• Supplied data
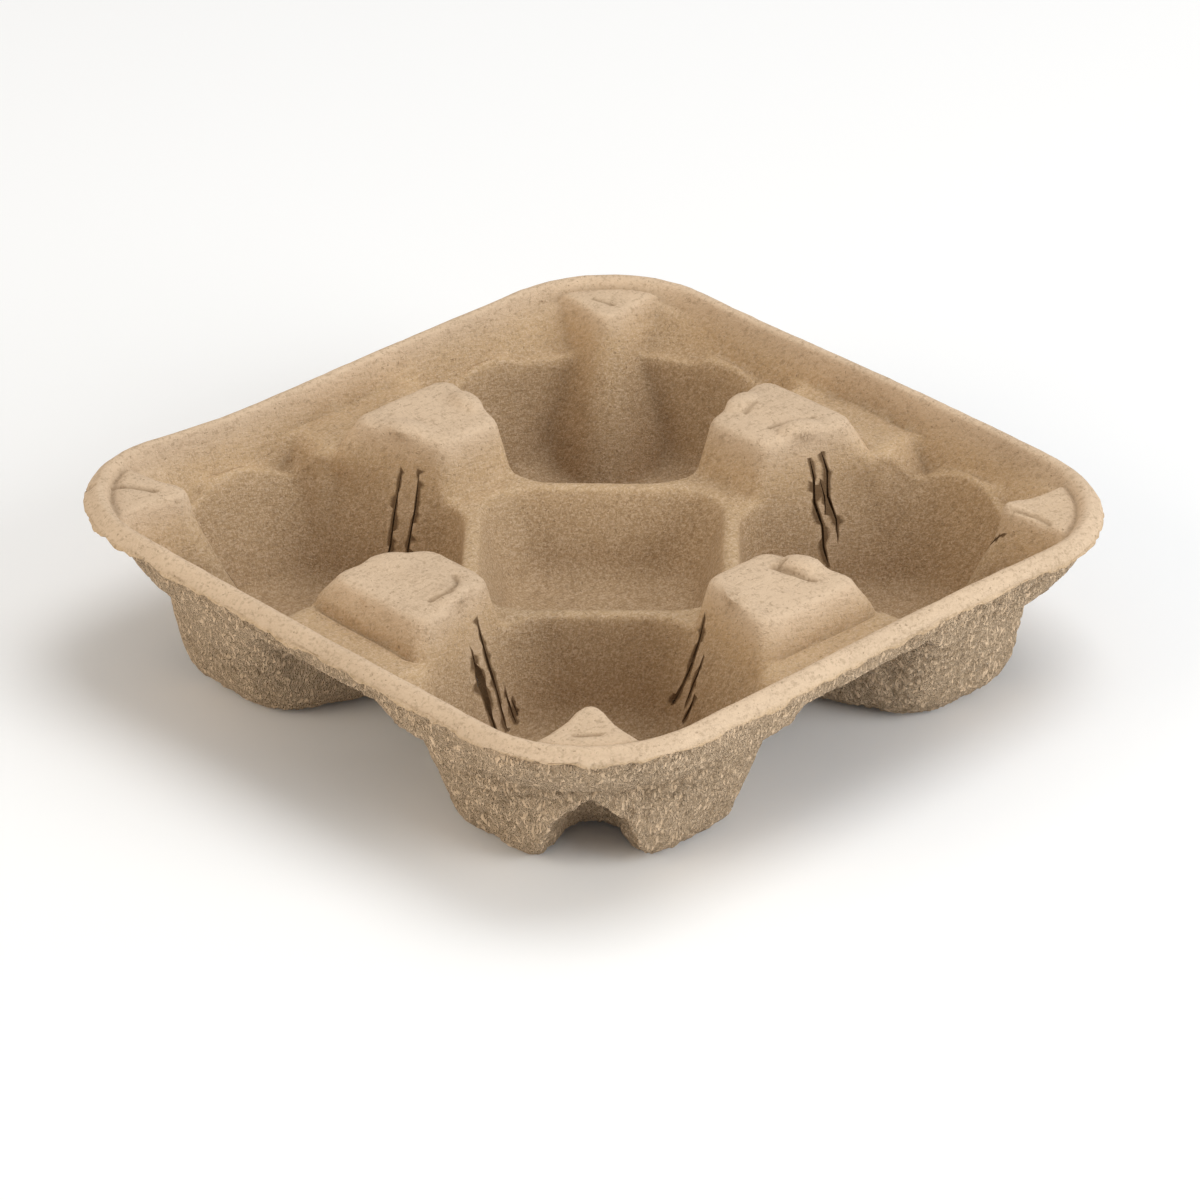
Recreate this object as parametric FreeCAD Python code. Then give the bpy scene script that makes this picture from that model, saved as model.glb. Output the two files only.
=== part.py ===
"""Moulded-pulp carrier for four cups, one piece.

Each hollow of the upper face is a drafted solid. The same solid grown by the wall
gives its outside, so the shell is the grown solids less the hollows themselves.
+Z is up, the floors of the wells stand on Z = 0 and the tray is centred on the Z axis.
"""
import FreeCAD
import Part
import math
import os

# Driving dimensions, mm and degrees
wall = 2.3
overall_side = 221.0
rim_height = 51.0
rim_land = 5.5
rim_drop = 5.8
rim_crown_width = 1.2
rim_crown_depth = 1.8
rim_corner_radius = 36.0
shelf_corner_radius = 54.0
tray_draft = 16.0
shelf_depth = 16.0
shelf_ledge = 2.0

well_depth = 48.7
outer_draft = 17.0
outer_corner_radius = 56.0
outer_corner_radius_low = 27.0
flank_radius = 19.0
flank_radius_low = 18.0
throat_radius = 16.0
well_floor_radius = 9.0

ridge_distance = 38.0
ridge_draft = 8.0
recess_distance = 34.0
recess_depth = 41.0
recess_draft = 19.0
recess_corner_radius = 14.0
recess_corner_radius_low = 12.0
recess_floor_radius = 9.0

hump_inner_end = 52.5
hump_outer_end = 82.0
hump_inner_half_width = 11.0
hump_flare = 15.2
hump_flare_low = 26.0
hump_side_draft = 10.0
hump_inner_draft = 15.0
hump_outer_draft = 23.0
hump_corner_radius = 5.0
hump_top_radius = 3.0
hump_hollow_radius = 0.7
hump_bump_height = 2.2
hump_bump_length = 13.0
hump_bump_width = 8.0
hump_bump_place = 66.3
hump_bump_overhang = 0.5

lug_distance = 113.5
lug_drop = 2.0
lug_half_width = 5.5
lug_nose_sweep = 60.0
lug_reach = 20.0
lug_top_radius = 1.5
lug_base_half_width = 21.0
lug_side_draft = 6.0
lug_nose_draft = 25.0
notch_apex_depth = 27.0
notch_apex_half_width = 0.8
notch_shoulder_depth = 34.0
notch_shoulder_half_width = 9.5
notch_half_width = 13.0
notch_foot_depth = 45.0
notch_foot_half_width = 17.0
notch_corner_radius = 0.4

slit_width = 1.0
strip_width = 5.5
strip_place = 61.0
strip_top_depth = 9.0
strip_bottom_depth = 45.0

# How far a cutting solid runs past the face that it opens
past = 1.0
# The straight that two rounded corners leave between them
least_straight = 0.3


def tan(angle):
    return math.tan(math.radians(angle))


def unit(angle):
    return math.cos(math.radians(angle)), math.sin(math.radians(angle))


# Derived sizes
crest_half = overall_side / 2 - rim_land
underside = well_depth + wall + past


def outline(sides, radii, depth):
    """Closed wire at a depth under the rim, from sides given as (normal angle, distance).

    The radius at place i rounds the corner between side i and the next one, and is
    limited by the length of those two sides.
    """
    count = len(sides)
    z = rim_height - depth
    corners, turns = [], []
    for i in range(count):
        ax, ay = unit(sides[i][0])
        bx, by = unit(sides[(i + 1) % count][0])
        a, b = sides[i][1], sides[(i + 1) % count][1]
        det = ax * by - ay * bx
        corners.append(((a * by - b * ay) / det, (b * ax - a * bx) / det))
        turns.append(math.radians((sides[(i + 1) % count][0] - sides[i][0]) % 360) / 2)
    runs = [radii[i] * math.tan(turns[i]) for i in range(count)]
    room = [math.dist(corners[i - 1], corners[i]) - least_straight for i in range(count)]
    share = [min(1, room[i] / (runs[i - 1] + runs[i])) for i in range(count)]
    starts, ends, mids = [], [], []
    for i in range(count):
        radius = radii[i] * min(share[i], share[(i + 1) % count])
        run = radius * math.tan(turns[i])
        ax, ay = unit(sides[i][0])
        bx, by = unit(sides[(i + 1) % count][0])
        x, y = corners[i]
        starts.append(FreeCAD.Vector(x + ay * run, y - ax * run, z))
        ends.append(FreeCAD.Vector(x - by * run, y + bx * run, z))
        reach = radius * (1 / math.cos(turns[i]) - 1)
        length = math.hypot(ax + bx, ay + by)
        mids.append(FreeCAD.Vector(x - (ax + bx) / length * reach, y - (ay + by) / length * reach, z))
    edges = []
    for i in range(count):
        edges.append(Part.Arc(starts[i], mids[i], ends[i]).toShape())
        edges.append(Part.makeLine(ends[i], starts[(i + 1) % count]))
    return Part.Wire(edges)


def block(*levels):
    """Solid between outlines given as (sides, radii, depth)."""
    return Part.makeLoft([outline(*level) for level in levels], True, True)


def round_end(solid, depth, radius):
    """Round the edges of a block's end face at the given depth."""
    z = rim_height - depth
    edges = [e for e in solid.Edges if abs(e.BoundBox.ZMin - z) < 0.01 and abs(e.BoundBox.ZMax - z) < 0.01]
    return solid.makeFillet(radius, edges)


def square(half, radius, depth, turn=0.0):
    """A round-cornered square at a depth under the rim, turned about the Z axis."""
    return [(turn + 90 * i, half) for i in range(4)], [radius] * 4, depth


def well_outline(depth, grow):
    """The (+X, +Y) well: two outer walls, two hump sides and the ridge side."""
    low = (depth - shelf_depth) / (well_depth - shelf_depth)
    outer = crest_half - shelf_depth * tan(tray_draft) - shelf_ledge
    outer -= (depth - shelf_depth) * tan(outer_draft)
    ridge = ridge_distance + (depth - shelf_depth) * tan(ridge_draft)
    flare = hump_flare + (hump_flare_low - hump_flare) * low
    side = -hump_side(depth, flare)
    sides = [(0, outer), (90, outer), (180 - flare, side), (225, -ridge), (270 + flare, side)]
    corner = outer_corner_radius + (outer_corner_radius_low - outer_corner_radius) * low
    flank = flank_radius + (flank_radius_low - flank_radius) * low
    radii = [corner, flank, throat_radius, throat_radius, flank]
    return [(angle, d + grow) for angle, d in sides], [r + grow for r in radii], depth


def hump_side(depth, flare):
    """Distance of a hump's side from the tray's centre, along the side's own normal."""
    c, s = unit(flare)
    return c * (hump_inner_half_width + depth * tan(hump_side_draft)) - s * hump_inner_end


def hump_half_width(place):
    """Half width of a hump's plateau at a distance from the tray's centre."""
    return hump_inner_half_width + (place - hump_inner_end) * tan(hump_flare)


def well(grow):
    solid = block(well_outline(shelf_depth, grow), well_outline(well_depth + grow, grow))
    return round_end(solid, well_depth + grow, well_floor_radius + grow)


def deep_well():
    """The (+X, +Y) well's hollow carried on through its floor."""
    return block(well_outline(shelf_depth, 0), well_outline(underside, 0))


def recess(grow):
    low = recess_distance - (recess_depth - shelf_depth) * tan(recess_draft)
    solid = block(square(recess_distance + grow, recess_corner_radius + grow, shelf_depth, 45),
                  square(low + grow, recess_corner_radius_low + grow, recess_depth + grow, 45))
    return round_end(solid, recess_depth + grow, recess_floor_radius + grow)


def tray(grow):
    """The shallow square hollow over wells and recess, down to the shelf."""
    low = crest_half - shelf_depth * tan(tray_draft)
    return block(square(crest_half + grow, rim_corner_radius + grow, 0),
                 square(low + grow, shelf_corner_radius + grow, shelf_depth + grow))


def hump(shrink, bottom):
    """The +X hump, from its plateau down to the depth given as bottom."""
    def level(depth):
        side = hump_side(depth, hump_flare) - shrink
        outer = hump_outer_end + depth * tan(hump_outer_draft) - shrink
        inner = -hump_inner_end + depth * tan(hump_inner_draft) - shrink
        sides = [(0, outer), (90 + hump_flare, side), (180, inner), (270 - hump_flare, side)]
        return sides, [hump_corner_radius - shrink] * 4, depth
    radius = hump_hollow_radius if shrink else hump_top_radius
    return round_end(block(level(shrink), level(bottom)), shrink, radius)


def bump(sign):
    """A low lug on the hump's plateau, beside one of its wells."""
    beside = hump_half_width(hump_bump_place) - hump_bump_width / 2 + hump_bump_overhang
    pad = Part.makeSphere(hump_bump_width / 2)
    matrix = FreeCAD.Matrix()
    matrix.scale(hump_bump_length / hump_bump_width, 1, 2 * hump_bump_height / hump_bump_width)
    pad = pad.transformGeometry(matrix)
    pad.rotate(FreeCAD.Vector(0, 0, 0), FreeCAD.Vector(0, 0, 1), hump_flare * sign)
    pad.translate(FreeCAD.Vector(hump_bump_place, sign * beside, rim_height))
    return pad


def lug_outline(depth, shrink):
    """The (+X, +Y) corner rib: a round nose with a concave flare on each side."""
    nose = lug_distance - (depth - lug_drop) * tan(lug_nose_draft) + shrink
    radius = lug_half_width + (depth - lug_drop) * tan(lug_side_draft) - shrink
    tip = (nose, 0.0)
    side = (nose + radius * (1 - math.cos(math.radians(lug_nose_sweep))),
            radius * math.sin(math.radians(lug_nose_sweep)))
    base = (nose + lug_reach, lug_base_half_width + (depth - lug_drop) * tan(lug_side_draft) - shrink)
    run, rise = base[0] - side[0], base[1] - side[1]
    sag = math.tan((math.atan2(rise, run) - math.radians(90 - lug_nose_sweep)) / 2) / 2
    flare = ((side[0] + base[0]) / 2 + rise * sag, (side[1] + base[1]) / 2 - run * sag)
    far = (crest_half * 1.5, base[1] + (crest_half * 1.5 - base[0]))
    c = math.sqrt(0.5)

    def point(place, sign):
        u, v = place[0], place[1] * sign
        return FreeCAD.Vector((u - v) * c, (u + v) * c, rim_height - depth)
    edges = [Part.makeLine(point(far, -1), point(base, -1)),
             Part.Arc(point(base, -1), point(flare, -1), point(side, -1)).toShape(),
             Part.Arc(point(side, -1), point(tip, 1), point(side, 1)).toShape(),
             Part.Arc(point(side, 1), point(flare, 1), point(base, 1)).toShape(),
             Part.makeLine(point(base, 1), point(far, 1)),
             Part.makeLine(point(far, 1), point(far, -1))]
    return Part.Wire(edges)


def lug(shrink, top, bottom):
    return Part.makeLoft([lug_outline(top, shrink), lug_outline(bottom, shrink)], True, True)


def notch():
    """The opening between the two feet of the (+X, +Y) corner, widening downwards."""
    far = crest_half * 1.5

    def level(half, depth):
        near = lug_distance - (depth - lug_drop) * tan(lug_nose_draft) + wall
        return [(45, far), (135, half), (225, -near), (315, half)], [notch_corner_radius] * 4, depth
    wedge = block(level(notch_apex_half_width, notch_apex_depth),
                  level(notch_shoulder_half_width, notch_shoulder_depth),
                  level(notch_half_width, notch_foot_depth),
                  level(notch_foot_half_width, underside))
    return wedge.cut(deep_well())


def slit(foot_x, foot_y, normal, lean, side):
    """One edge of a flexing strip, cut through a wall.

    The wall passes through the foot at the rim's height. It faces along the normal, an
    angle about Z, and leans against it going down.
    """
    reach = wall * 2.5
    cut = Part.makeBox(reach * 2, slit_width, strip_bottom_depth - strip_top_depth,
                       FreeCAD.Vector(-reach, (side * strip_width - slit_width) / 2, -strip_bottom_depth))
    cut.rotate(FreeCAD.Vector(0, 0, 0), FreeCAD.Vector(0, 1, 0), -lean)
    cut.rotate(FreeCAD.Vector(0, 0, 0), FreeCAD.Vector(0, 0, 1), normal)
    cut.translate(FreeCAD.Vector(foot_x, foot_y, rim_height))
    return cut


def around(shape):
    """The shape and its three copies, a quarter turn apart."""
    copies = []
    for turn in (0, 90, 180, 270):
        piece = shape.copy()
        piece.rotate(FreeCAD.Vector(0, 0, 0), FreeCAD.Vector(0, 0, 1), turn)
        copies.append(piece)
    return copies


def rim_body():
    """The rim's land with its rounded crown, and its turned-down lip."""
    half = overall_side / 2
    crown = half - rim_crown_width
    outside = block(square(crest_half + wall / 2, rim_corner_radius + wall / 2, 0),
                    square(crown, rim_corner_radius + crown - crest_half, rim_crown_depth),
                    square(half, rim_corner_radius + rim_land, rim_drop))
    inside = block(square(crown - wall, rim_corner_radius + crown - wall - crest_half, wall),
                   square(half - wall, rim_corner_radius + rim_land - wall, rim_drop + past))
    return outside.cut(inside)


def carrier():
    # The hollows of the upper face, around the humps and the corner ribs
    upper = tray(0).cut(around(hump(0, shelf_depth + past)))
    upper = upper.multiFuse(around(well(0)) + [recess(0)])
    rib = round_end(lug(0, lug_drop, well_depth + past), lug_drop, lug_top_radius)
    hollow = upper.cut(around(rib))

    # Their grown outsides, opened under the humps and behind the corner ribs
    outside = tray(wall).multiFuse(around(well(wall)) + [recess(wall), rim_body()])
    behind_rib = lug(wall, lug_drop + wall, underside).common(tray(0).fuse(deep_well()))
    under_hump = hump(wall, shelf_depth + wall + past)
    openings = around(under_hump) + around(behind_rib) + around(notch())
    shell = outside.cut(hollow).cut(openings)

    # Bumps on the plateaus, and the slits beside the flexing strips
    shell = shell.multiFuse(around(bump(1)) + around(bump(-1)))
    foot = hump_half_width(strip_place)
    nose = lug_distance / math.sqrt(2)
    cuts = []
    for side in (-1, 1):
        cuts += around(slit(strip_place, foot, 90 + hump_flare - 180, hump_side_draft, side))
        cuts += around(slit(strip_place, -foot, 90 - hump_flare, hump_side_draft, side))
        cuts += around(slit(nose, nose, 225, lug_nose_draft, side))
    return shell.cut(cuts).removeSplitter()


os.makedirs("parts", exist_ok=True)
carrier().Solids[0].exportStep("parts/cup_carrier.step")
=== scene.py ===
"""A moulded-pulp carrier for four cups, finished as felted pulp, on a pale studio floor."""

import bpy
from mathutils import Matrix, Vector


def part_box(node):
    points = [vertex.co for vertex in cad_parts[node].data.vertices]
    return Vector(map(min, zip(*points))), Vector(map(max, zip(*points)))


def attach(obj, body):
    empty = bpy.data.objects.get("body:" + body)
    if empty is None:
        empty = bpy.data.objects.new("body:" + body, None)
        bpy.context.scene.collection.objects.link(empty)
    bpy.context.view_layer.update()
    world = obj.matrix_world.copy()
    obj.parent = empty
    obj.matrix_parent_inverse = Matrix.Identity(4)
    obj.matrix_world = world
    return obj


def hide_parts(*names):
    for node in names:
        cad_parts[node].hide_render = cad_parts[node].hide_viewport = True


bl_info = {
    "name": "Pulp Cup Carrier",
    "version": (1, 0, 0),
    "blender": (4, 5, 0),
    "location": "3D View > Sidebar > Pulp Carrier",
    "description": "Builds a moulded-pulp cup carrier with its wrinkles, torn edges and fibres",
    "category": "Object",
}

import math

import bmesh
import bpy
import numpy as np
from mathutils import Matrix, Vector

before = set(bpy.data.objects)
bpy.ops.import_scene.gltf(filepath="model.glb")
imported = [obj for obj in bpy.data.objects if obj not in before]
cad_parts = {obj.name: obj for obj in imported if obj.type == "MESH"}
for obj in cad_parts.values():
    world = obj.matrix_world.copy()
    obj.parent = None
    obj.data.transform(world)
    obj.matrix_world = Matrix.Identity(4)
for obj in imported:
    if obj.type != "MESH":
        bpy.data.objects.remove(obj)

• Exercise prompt
Transcribe exactly, and only, the lines beginning at the line containing "# Bumps on the" and ending at the line containing "cad_parts[node].hide_render = cad_parts[node].hide_viewport", both inclusive.

• Solution for this problem
    # Bumps on the plateaus, and the slits beside the flexing strips
    shell = shell.multiFuse(around(bump(1)) + around(bump(-1)))
    foot = hump_half_width(strip_place)
    nose = lug_distance / math.sqrt(2)
    cuts = []
    for side in (-1, 1):
        cuts += around(slit(strip_place, foot, 90 + hump_flare - 180, hump_side_draft, side))
        cuts += around(slit(strip_place, -foot, 90 - hump_flare, hump_side_draft, side))
        cuts += around(slit(nose, nose, 225, lug_nose_draft, side))
    return shell.cut(cuts).removeSplitter()


os.makedirs("parts", exist_ok=True)
carrier().Solids[0].exportStep("parts/cup_carrier.step")
=== scene.py ===
"""A moulded-pulp carrier for four cups, finished as felted pulp, on a pale studio floor."""

import bpy
from mathutils import Matrix, Vector


def part_box(node):
    points = [vertex.co for vertex in cad_parts[node].data.vertices]
    return Vector(map(min, zip(*points))), Vector(map(max, zip(*points)))


def attach(obj, body):
    empty = bpy.data.objects.get("body:" + body)
    if empty is None:
        empty = bpy.data.objects.new("body:" + body, None)
        bpy.context.scene.collection.objects.link(empty)
    bpy.context.view_layer.update()
    world = obj.matrix_world.copy()
    obj.parent = empty
    obj.matrix_parent_inverse = Matrix.Identity(4)
    obj.matrix_world = world
    return obj


def hide_parts(*names):
    for node in names:
        cad_parts[node].hide_render = cad_parts[node].hide_viewport = True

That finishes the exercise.